**Directions for this task:**
Repeat the whole listing exactly as written.

****

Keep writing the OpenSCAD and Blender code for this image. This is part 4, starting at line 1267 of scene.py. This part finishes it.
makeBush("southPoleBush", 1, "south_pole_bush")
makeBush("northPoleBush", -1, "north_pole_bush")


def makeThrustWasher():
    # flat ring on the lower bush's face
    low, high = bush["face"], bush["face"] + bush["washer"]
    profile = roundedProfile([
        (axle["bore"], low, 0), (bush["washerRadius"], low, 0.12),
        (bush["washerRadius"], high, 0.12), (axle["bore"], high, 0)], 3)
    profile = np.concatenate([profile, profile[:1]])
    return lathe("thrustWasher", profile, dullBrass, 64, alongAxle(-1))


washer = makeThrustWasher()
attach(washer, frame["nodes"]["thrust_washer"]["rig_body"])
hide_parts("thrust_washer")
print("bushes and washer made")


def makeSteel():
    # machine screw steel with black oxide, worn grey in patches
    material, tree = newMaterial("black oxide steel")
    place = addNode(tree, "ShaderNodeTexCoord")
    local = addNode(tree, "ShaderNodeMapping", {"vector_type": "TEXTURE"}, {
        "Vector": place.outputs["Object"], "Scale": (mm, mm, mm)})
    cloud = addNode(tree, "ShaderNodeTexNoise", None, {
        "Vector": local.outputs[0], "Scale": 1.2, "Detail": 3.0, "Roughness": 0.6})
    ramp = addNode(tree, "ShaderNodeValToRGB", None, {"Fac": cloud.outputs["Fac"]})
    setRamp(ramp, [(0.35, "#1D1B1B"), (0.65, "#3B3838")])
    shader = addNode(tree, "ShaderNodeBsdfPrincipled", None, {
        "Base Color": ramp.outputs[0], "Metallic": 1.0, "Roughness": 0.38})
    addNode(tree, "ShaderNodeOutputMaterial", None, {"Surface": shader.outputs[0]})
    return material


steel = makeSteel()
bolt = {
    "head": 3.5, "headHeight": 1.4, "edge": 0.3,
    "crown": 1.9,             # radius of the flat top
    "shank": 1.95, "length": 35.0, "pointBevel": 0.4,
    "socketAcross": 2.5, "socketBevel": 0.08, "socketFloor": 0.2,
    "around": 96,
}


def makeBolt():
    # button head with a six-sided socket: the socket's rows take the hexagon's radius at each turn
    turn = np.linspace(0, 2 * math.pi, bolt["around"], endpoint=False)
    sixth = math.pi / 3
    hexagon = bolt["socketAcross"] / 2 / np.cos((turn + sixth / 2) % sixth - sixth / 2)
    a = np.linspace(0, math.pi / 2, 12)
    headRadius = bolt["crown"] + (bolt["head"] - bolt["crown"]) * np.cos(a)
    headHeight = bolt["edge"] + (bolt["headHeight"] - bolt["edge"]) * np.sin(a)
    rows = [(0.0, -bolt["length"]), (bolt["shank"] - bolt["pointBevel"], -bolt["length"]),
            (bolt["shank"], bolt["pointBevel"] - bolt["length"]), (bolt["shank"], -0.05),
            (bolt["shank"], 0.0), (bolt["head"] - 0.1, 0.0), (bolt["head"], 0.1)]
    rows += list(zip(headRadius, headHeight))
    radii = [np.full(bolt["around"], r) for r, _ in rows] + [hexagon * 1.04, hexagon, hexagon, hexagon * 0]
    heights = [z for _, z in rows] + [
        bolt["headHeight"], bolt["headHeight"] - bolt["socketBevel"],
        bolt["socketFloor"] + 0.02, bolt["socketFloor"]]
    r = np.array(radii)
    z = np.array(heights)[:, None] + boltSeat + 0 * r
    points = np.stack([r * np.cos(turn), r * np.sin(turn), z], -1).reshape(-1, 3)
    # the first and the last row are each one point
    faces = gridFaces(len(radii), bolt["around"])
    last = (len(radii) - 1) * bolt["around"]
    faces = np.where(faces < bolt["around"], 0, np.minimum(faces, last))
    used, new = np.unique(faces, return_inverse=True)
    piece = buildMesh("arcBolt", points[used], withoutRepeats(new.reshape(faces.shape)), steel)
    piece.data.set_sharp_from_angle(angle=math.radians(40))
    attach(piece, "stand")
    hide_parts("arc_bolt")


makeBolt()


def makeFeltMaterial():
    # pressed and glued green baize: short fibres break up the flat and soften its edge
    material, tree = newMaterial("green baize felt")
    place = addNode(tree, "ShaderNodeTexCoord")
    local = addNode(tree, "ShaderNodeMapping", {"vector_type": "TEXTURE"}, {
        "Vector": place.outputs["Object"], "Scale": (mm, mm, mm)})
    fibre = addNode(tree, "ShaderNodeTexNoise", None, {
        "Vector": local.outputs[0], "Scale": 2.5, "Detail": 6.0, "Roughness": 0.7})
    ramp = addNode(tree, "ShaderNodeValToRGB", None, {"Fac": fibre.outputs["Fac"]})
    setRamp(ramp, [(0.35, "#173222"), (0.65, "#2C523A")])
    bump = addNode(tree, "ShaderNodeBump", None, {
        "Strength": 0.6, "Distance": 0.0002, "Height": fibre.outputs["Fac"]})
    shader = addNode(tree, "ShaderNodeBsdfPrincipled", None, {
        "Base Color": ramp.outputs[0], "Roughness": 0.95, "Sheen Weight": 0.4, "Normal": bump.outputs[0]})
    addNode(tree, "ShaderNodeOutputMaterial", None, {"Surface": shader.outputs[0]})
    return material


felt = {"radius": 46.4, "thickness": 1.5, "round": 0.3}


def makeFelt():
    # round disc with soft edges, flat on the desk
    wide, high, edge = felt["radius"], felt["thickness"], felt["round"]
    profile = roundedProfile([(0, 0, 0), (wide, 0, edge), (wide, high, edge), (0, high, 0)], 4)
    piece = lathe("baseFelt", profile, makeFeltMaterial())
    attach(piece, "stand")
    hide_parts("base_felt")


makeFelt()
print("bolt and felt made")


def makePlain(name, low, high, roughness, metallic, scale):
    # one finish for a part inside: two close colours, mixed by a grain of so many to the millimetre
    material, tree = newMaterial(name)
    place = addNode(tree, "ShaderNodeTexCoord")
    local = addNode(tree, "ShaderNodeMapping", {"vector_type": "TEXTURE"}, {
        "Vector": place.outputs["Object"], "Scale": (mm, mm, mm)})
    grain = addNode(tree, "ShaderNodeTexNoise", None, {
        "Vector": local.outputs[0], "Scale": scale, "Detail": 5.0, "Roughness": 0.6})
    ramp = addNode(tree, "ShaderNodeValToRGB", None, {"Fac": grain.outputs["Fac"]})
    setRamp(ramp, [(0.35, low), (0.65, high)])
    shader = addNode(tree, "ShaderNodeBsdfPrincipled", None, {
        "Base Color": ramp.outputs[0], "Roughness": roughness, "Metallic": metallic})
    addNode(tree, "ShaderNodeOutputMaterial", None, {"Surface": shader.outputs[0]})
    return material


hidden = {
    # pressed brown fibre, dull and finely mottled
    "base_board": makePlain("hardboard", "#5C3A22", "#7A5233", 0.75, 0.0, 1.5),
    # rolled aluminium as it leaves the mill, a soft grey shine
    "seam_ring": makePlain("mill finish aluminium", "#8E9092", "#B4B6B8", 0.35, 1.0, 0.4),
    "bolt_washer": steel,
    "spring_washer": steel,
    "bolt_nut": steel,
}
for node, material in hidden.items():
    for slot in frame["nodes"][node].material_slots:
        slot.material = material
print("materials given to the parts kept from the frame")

****

**The answer:**
Keep writing the OpenSCAD and Blender code for this image. This is part 4, starting at line 1267 of scene.py. This part finishes it.
makeBush("southPoleBush", 1, "south_pole_bush")
makeBush("northPoleBush", -1, "north_pole_bush")


def makeThrustWasher():
    # flat ring on the lower bush's face
    low, high = bush["face"], bush["face"] + bush["washer"]
    profile = roundedProfile([
        (axle["bore"], low, 0), (bush["washerRadius"], low, 0.12),
        (bush["washerRadius"], high, 0.12), (axle["bore"], high, 0)], 3)
    profile = np.concatenate([profile, profile[:1]])
    return lathe("thrustWasher", profile, dullBrass, 64, alongAxle(-1))


washer = makeThrustWasher()
attach(washer, frame["nodes"]["thrust_washer"]["rig_body"])
hide_parts("thrust_washer")
print("bushes and washer made")


def makeSteel():
    # machine screw steel with black oxide, worn grey in patches
    material, tree = newMaterial("black oxide steel")
    place = addNode(tree, "ShaderNodeTexCoord")
    local = addNode(tree, "ShaderNodeMapping", {"vector_type": "TEXTURE"}, {
        "Vector": place.outputs["Object"], "Scale": (mm, mm, mm)})
    cloud = addNode(tree, "ShaderNodeTexNoise", None, {
        "Vector": local.outputs[0], "Scale": 1.2, "Detail": 3.0, "Roughness": 0.6})
    ramp = addNode(tree, "ShaderNodeValToRGB", None, {"Fac": cloud.outputs["Fac"]})
    setRamp(ramp, [(0.35, "#1D1B1B"), (0.65, "#3B3838")])
    shader = addNode(tree, "ShaderNodeBsdfPrincipled", None, {
        "Base Color": ramp.outputs[0], "Metallic": 1.0, "Roughness": 0.38})
    addNode(tree, "ShaderNodeOutputMaterial", None, {"Surface": shader.outputs[0]})
    return material


steel = makeSteel()
bolt = {
    "head": 3.5, "headHeight": 1.4, "edge": 0.3,
    "crown": 1.9,             # radius of the flat top
    "shank": 1.95, "length": 35.0, "pointBevel": 0.4,
    "socketAcross": 2.5, "socketBevel": 0.08, "socketFloor": 0.2,
    "around": 96,
}


def makeBolt():
    # button head with a six-sided socket: the socket's rows take the hexagon's radius at each turn
    turn = np.linspace(0, 2 * math.pi, bolt["around"], endpoint=False)
    sixth = math.pi / 3
    hexagon = bolt["socketAcross"] / 2 / np.cos((turn + sixth / 2) % sixth - sixth / 2)
    a = np.linspace(0, math.pi / 2, 12)
    headRadius = bolt["crown"] + (bolt["head"] - bolt["crown"]) * np.cos(a)
    headHeight = bolt["edge"] + (bolt["headHeight"] - bolt["edge"]) * np.sin(a)
    rows = [(0.0, -bolt["length"]), (bolt["shank"] - bolt["pointBevel"], -bolt["length"]),
            (bolt["shank"], bolt["pointBevel"] - bolt["length"]), (bolt["shank"], -0.05),
            (bolt["shank"], 0.0), (bolt["head"] - 0.1, 0.0), (bolt["head"], 0.1)]
    rows += list(zip(headRadius, headHeight))
    radii = [np.full(bolt["around"], r) for r, _ in rows] + [hexagon * 1.04, hexagon, hexagon, hexagon * 0]
    heights = [z for _, z in rows] + [
        bolt["headHeight"], bolt["headHeight"] - bolt["socketBevel"],
        bolt["socketFloor"] + 0.02, bolt["socketFloor"]]
    r = np.array(radii)
    z = np.array(heights)[:, None] + boltSeat + 0 * r
    points = np.stack([r * np.cos(turn), r * np.sin(turn), z], -1).reshape(-1, 3)
    # the first and the last row are each one point
    faces = gridFaces(len(radii), bolt["around"])
    last = (len(radii) - 1) * bolt["around"]
    faces = np.where(faces < bolt["around"], 0, np.minimum(faces, last))
    used, new = np.unique(faces, return_inverse=True)
    piece = buildMesh("arcBolt", points[used], withoutRepeats(new.reshape(faces.shape)), steel)
    piece.data.set_sharp_from_angle(angle=math.radians(40))
    attach(piece, "stand")
    hide_parts("arc_bolt")


makeBolt()


def makeFeltMaterial():
    # pressed and glued green baize: short fibres break up the flat and soften its edge
    material, tree = newMaterial("green baize felt")
    place = addNode(tree, "ShaderNodeTexCoord")
    local = addNode(tree, "ShaderNodeMapping", {"vector_type": "TEXTURE"}, {
        "Vector": place.outputs["Object"], "Scale": (mm, mm, mm)})
    fibre = addNode(tree, "ShaderNodeTexNoise", None, {
        "Vector": local.outputs[0], "Scale": 2.5, "Detail": 6.0, "Roughness": 0.7})
    ramp = addNode(tree, "ShaderNodeValToRGB", None, {"Fac": fibre.outputs["Fac"]})
    setRamp(ramp, [(0.35, "#173222"), (0.65, "#2C523A")])
    bump = addNode(tree, "ShaderNodeBump", None, {
        "Strength": 0.6, "Distance": 0.0002, "Height": fibre.outputs["Fac"]})
    shader = addNode(tree, "ShaderNodeBsdfPrincipled", None, {
        "Base Color": ramp.outputs[0], "Roughness": 0.95, "Sheen Weight": 0.4, "Normal": bump.outputs[0]})
    addNode(tree, "ShaderNodeOutputMaterial", None, {"Surface": shader.outputs[0]})
    return material


felt = {"radius": 46.4, "thickness": 1.5, "round": 0.3}


def makeFelt():
    # round disc with soft edges, flat on the desk
    wide, high, edge = felt["radius"], felt["thickness"], felt["round"]
    profile = roundedProfile([(0, 0, 0), (wide, 0, edge), (wide, high, edge), (0, high, 0)], 4)
    piece = lathe("baseFelt", profile, makeFeltMaterial())
    attach(piece, "stand")
    hide_parts("base_felt")


makeFelt()
print("bolt and felt made")


def makePlain(name, low, high, roughness, metallic, scale):
    # one finish for a part inside: two close colours, mixed by a grain of so many to the millimetre
    material, tree = newMaterial(name)
    place = addNode(tree, "ShaderNodeTexCoord")
    local = addNode(tree, "ShaderNodeMapping", {"vector_type": "TEXTURE"}, {
        "Vector": place.outputs["Object"], "Scale": (mm, mm, mm)})
    grain = addNode(tree, "ShaderNodeTexNoise", None, {
        "Vector": local.outputs[0], "Scale": scale, "Detail": 5.0, "Roughness": 0.6})
    ramp = addNode(tree, "ShaderNodeValToRGB", None, {"Fac": grain.outputs["Fac"]})
    setRamp(ramp, [(0.35, low), (0.65, high)])
    shader = addNode(tree, "ShaderNodeBsdfPrincipled", None, {
        "Base Color": ramp.outputs[0], "Roughness": roughness, "Metallic": metallic})
    addNode(tree, "ShaderNodeOutputMaterial", None, {"Surface": shader.outputs[0]})
    return material


hidden = {
    # pressed brown fibre, dull and finely mottled
    "base_board": makePlain("hardboard", "#5C3A22", "#7A5233", 0.75, 0.0, 1.5),
    # rolled aluminium as it leaves the mill, a soft grey shine
    "seam_ring": makePlain("mill finish aluminium", "#8E9092", "#B4B6B8", 0.35, 1.0, 0.4),
    "bolt_washer": steel,
    "spring_washer": steel,
    "bolt_nut": steel,
}
for node, material in hidden.items():
    for slot in frame["nodes"][node].material_slots:
        slot.material = material
print("materials given to the parts kept from the frame")